These unique experiences were all made possible thanks to the Tribeca Festival’s evolution in cutting-edge virtual reality and immersive storytelling. For nearly a decade, it’s become the premiere showcase for thrilling technology that allows creative thinkers and explorers to immerse and interact with the 360-degree world around them. All you need is the willingness to let go — and, on occasion, a headset.

 

“When you can go into a different place or a different space and feel something for the first time, it’s so exciting and powerful,” says director and visual artist Imraan Ismail. “And Tribeca has taken significant steps in expanding this storytelling.”

 

He observed this firsthand when The Protectors, a VR movie about a group of elephant-rangers that he co-directed with Oscar winner Kathryn Bigelow, made its world premiere at the festival’s 2017 edition. The pair’s Tribeca Talks: Virtual Reality event drew a surprise appearance from Hillary Clinton, who marveled onstage that “the virtual reality experience is so critical because it’s a portal you can go into.”

 

Tribeca’s multimedia program ignited in 2013 with the introduction of the Storyscapes section, a series of five experimental works that capitalized on interactive, web-based, and cross-platform approaches to visual creation.
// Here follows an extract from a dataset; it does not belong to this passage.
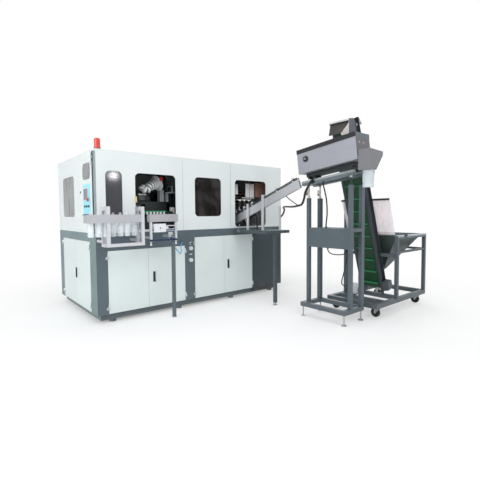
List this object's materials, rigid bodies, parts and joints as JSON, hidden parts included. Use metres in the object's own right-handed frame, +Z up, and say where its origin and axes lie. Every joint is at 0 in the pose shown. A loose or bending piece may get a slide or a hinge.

A year later, acclaimed directors Daniel Scheinert and Daniel Kwan introduced Possibilia, a non-linear film in which cast members made real-time choices onstage in front of a live audience. And in 2015, Jeremy Bailenson from Stanford University brought its Virtual Human Interaction Lab to the festival. For the first time, audiences could play quarterback for a football team and walk a mile in someone else’s shoes.

 

Eyeing the future, Tribeca’s one-of-a-kind Virtual Arcade opened in its Spring Studios headquarters in 2016. In one blank-canvas of a space, participants could be entertained and inspired with a range of adventures from animated epics to heart-stopping video games to post-apocalyptic landscapes. (Best of all: No quarters required to play!)

 

Festival goers have witnessed Emily Mortimer and Alessandro Nivola play a couple who discover a home intruder in Broken Night and heard Oscar winner Lupita Nyong’o voice a giant in Jack: Part One. For the John Legend-produced animated film Rainbow Crow, Constance Wu and Diego Luna voiced animals who want to save a forest. “I remember that the arcade was the focus of the festival,” Ismail adds. “You know it’s big when Bobby De Niro is walking through it!”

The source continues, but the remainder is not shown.